*WHAT TO DO*.
Make an exact copy of the lines below.

*SOURCE EXCERPT*.
►

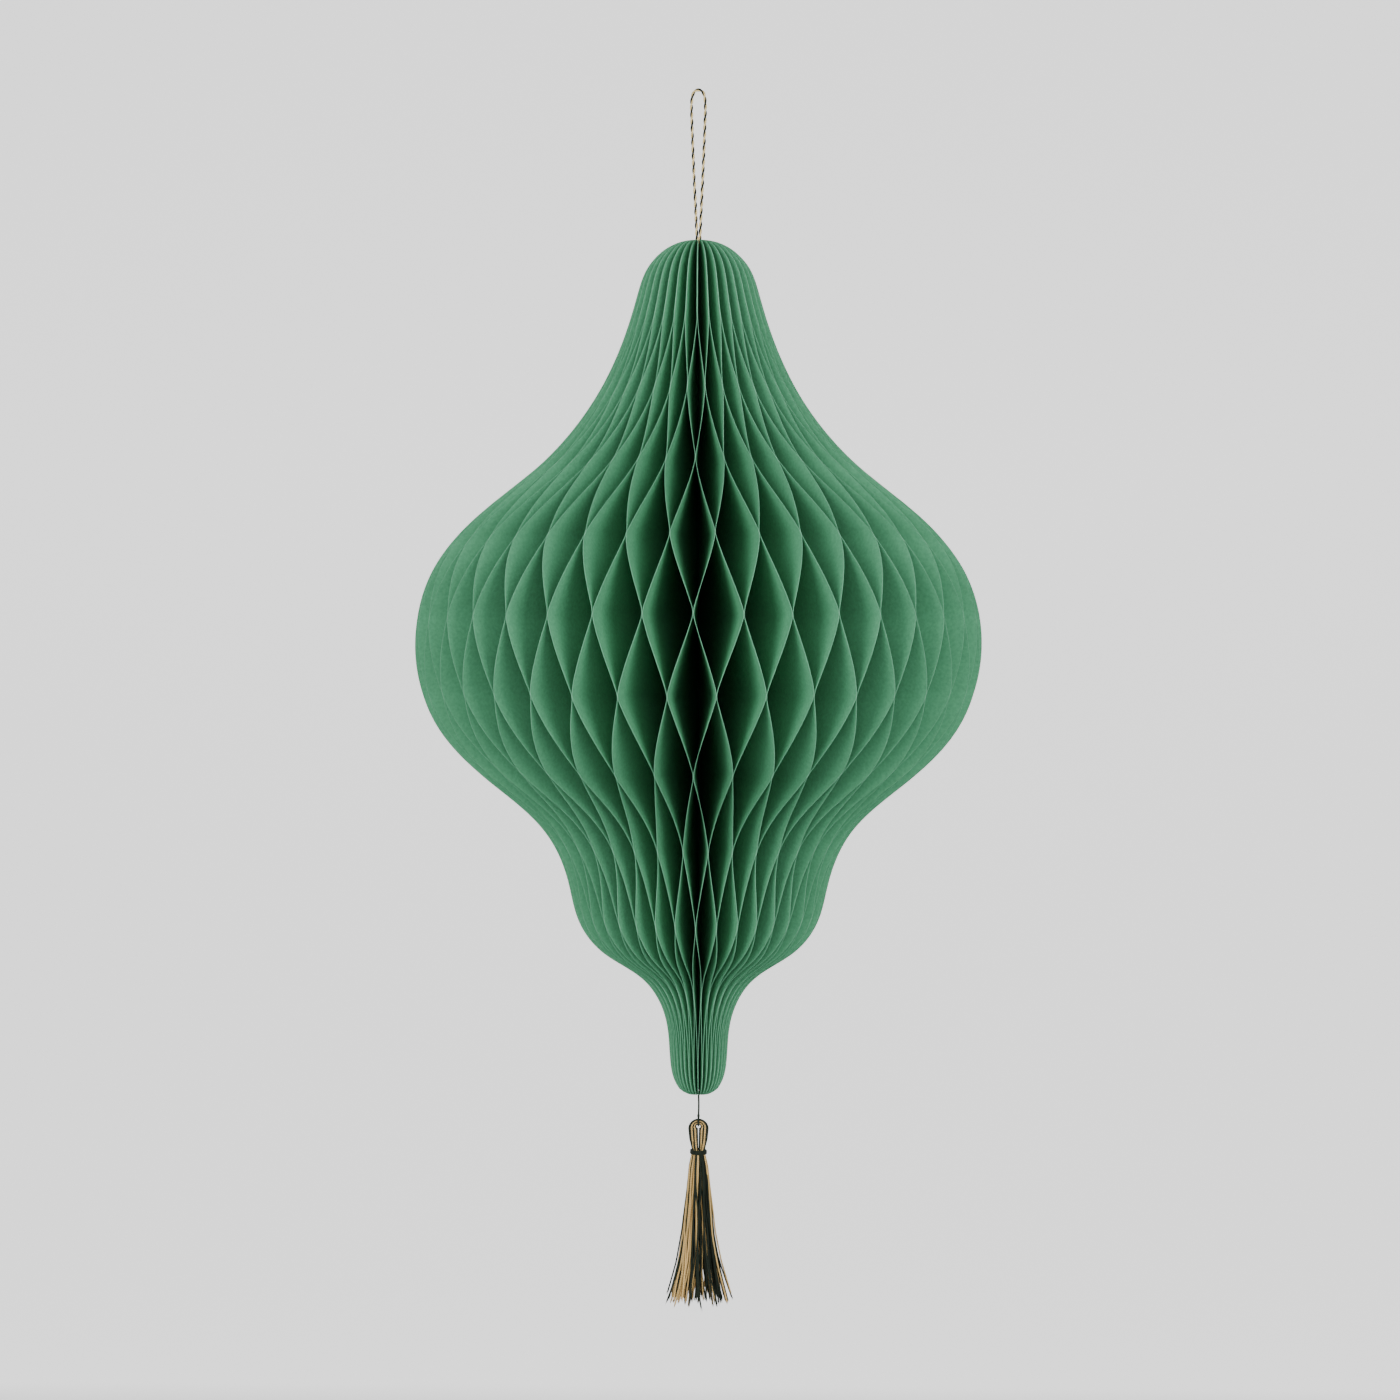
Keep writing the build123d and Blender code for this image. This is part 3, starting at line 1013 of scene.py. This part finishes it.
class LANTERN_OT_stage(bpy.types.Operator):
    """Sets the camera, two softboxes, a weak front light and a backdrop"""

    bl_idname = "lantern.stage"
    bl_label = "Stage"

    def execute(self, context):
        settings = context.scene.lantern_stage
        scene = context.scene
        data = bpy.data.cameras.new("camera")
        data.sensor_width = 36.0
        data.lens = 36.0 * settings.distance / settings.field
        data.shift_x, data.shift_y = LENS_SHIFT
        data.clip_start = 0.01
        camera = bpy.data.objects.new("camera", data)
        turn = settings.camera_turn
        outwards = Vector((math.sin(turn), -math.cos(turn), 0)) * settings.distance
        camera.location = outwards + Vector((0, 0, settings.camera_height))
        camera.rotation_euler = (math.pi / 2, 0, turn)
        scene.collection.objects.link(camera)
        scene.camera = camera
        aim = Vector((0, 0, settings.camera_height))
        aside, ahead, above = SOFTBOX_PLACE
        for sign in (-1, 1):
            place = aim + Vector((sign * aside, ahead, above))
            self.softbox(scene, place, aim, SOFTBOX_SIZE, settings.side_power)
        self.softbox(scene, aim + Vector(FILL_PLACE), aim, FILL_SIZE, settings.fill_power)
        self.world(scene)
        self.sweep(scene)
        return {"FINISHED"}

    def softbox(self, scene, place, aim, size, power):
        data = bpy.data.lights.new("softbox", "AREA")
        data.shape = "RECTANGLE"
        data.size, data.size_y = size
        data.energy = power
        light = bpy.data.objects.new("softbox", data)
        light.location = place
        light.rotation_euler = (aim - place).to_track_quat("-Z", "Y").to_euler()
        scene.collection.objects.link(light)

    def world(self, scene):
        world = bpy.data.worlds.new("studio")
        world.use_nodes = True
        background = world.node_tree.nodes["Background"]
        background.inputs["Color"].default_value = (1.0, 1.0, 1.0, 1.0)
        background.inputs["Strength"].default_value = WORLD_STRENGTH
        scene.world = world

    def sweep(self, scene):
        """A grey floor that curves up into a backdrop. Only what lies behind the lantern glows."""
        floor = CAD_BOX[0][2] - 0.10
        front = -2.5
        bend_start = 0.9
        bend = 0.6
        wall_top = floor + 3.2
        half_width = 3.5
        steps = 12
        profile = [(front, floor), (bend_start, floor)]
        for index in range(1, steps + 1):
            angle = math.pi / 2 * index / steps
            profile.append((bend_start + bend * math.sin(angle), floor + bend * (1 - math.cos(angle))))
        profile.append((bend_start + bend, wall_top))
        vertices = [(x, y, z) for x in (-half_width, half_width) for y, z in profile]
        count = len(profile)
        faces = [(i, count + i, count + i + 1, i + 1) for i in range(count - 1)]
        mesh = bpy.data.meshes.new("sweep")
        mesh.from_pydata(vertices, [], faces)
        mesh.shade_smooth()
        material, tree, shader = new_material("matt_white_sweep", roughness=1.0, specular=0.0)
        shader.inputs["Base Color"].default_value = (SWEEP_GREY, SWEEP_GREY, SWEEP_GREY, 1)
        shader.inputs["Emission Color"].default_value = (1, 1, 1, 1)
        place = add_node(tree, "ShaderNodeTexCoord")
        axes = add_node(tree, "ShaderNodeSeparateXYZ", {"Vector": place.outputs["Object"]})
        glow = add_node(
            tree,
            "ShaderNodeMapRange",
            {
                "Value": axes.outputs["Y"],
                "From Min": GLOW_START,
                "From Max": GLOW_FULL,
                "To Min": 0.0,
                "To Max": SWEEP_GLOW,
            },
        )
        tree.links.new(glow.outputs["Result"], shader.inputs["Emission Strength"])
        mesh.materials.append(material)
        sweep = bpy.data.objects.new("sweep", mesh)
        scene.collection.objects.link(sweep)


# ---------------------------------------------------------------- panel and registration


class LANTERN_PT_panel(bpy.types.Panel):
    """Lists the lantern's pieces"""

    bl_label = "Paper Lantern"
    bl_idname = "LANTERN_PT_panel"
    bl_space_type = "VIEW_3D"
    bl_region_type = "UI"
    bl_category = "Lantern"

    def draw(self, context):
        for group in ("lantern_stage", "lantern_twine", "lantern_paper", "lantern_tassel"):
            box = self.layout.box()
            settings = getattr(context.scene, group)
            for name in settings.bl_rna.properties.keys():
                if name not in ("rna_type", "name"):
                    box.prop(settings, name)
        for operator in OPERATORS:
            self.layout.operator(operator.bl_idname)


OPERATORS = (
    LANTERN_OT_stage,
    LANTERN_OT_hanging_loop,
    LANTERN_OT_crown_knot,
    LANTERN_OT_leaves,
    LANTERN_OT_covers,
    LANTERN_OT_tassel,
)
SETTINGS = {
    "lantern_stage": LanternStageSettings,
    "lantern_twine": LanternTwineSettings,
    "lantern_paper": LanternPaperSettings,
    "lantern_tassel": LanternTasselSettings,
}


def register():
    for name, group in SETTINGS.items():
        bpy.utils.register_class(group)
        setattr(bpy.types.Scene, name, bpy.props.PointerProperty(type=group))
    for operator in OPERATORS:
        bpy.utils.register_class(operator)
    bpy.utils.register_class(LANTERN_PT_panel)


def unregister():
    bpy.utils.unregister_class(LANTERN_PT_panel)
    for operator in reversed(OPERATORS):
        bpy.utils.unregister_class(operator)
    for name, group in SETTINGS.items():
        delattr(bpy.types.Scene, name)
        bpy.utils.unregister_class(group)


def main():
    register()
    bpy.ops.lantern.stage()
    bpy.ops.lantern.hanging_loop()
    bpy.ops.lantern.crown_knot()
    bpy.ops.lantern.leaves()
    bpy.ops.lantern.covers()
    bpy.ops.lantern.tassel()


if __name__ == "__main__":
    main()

◄

*SOLUTION BELOW*.
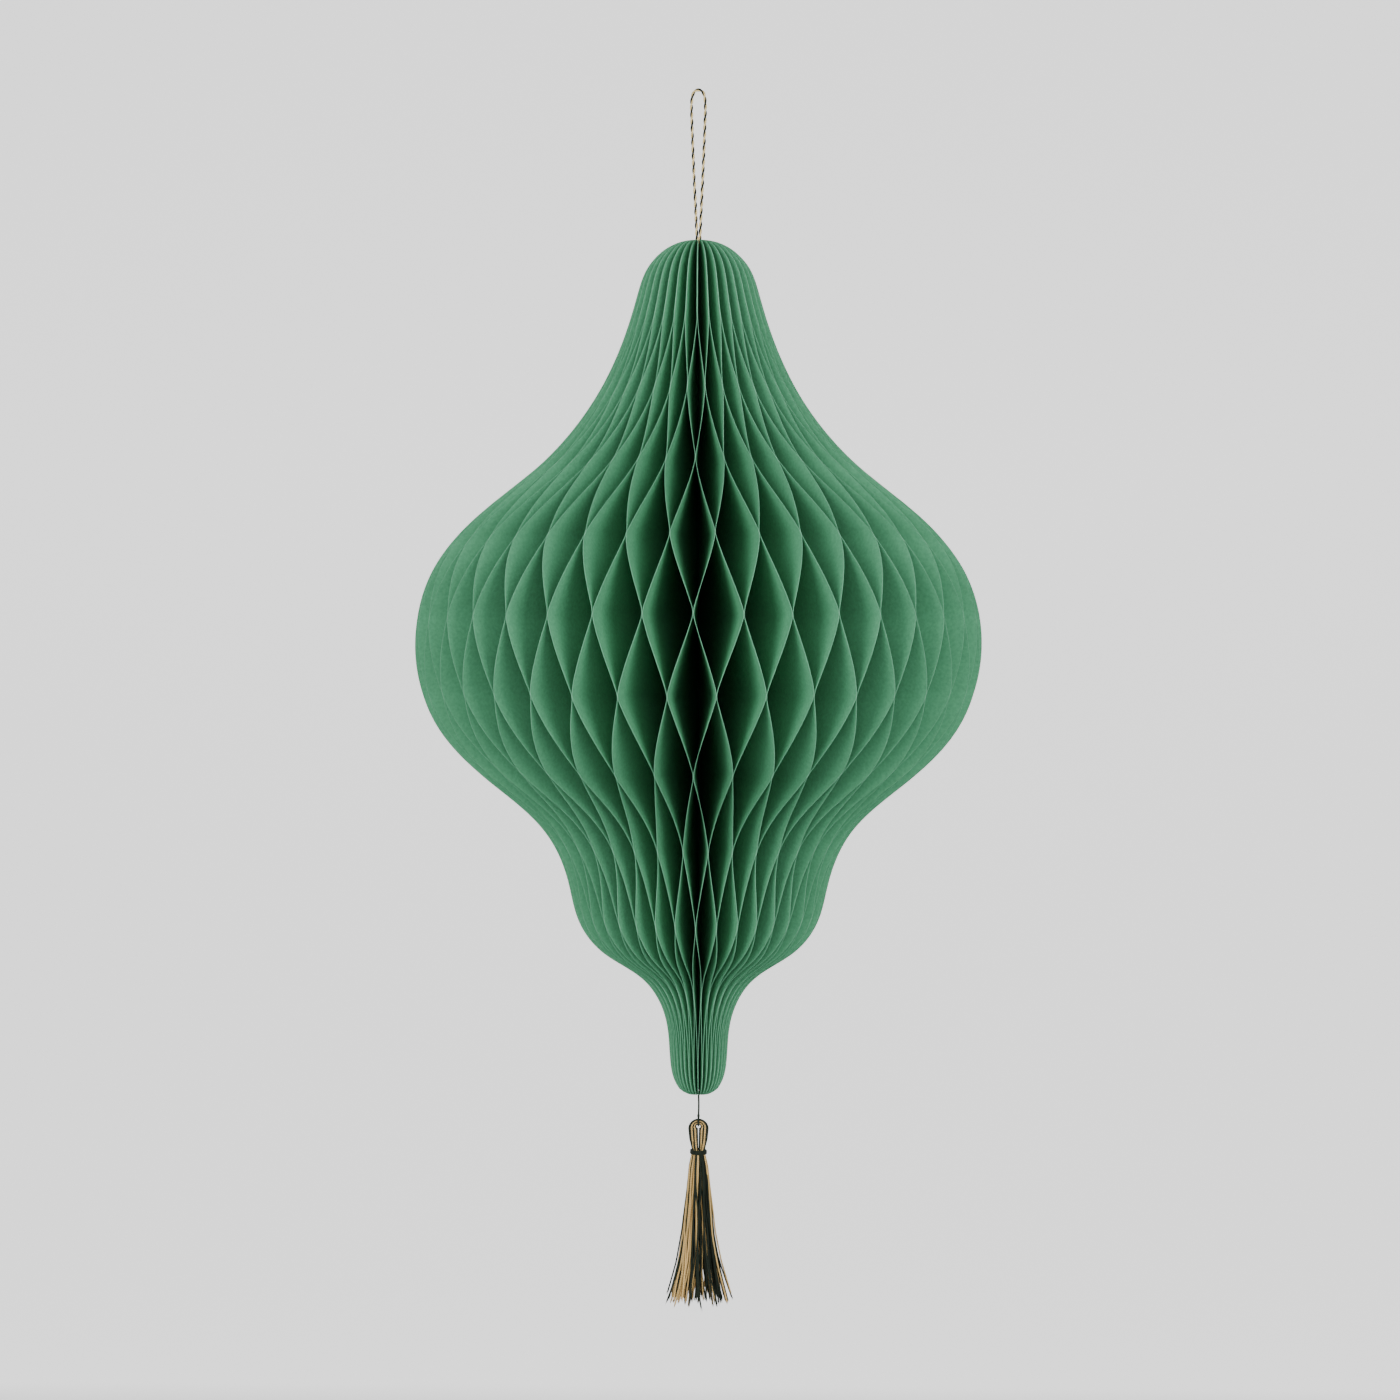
Keep writing the build123d and Blender code for this image. This is part 3, starting at line 1013 of scene.py. This part finishes it.
class LANTERN_OT_stage(bpy.types.Operator):
    """Sets the camera, two softboxes, a weak front light and a backdrop"""

    bl_idname = "lantern.stage"
    bl_label = "Stage"

    def execute(self, context):
        settings = context.scene.lantern_stage
        scene = context.scene
        data = bpy.data.cameras.new("camera")
        data.sensor_width = 36.0
        data.lens = 36.0 * settings.distance / settings.field
        data.shift_x, data.shift_y = LENS_SHIFT
        data.clip_start = 0.01
        camera = bpy.data.objects.new("camera", data)
        turn = settings.camera_turn
        outwards = Vector((math.sin(turn), -math.cos(turn), 0)) * settings.distance
        camera.location = outwards + Vector((0, 0, settings.camera_height))
        camera.rotation_euler = (math.pi / 2, 0, turn)
        scene.collection.objects.link(camera)
        scene.camera = camera
        aim = Vector((0, 0, settings.camera_height))
        aside, ahead, above = SOFTBOX_PLACE
        for sign in (-1, 1):
            place = aim + Vector((sign * aside, ahead, above))
            self.softbox(scene, place, aim, SOFTBOX_SIZE, settings.side_power)
        self.softbox(scene, aim + Vector(FILL_PLACE), aim, FILL_SIZE, settings.fill_power)
        self.world(scene)
        self.sweep(scene)
        return {"FINISHED"}

    def softbox(self, scene, place, aim, size, power):
        data = bpy.data.lights.new("softbox", "AREA")
        data.shape = "RECTANGLE"
        data.size, data.size_y = size
        data.energy = power
        light = bpy.data.objects.new("softbox", data)
        light.location = place
        light.rotation_euler = (aim - place).to_track_quat("-Z", "Y").to_euler()
        scene.collection.objects.link(light)

    def world(self, scene):
        world = bpy.data.worlds.new("studio")
        world.use_nodes = True
        background = world.node_tree.nodes["Background"]
        background.inputs["Color"].default_value = (1.0, 1.0, 1.0, 1.0)
        background.inputs["Strength"].default_value = WORLD_STRENGTH
        scene.world = world

    def sweep(self, scene):
        """A grey floor that curves up into a backdrop. Only what lies behind the lantern glows."""
        floor = CAD_BOX[0][2] - 0.10
        front = -2.5
        bend_start = 0.9
        bend = 0.6
        wall_top = floor + 3.2
        half_width = 3.5
        steps = 12
        profile = [(front, floor), (bend_start, floor)]
        for index in range(1, steps + 1):
            angle = math.pi / 2 * index / steps
            profile.append((bend_start + bend * math.sin(angle), floor + bend * (1 - math.cos(angle))))
        profile.append((bend_start + bend, wall_top))
        vertices = [(x, y, z) for x in (-half_width, half_width) for y, z in profile]
        count = len(profile)
        faces = [(i, count + i, count + i + 1, i + 1) for i in range(count - 1)]
        mesh = bpy.data.meshes.new("sweep")
        mesh.from_pydata(vertices, [], faces)
        mesh.shade_smooth()
        material, tree, shader = new_material("matt_white_sweep", roughness=1.0, specular=0.0)
        shader.inputs["Base Color"].default_value = (SWEEP_GREY, SWEEP_GREY, SWEEP_GREY, 1)
        shader.inputs["Emission Color"].default_value = (1, 1, 1, 1)
        place = add_node(tree, "ShaderNodeTexCoord")
        axes = add_node(tree, "ShaderNodeSeparateXYZ", {"Vector": place.outputs["Object"]})
        glow = add_node(
            tree,
            "ShaderNodeMapRange",
            {
                "Value": axes.outputs["Y"],
                "From Min": GLOW_START,
                "From Max": GLOW_FULL,
                "To Min": 0.0,
                "To Max": SWEEP_GLOW,
            },
        )
        tree.links.new(glow.outputs["Result"], shader.inputs["Emission Strength"])
        mesh.materials.append(material)
        sweep = bpy.data.objects.new("sweep", mesh)
        scene.collection.objects.link(sweep)


# ---------------------------------------------------------------- panel and registration


class LANTERN_PT_panel(bpy.types.Panel):
    """Lists the lantern's pieces"""

    bl_label = "Paper Lantern"
    bl_idname = "LANTERN_PT_panel"
    bl_space_type = "VIEW_3D"
    bl_region_type = "UI"
    bl_category = "Lantern"

    def draw(self, context):
        for group in ("lantern_stage", "lantern_twine", "lantern_paper", "lantern_tassel"):
            box = self.layout.box()
            settings = getattr(context.scene, group)
            for name in settings.bl_rna.properties.keys():
                if name not in ("rna_type", "name"):
                    box.prop(settings, name)
        for operator in OPERATORS:
            self.layout.operator(operator.bl_idname)


OPERATORS = (
    LANTERN_OT_stage,
    LANTERN_OT_hanging_loop,
    LANTERN_OT_crown_knot,
    LANTERN_OT_leaves,
    LANTERN_OT_covers,
    LANTERN_OT_tassel,
)
SETTINGS = {
    "lantern_stage": LanternStageSettings,
    "lantern_twine": LanternTwineSettings,
    "lantern_paper": LanternPaperSettings,
    "lantern_tassel": LanternTasselSettings,
}


def register():
    for name, group in SETTINGS.items():
        bpy.utils.register_class(group)
        setattr(bpy.types.Scene, name, bpy.props.PointerProperty(type=group))
    for operator in OPERATORS:
        bpy.utils.register_class(operator)
    bpy.utils.register_class(LANTERN_PT_panel)


def unregister():
    bpy.utils.unregister_class(LANTERN_PT_panel)
    for operator in reversed(OPERATORS):
        bpy.utils.unregister_class(operator)
    for name, group in SETTINGS.items():
        delattr(bpy.types.Scene, name)
        bpy.utils.unregister_class(group)


def main():
    register()
    bpy.ops.lantern.stage()
    bpy.ops.lantern.hanging_loop()
    bpy.ops.lantern.crown_knot()
    bpy.ops.lantern.leaves()
    bpy.ops.lantern.covers()
    bpy.ops.lantern.tassel()


if __name__ == "__main__":
    main()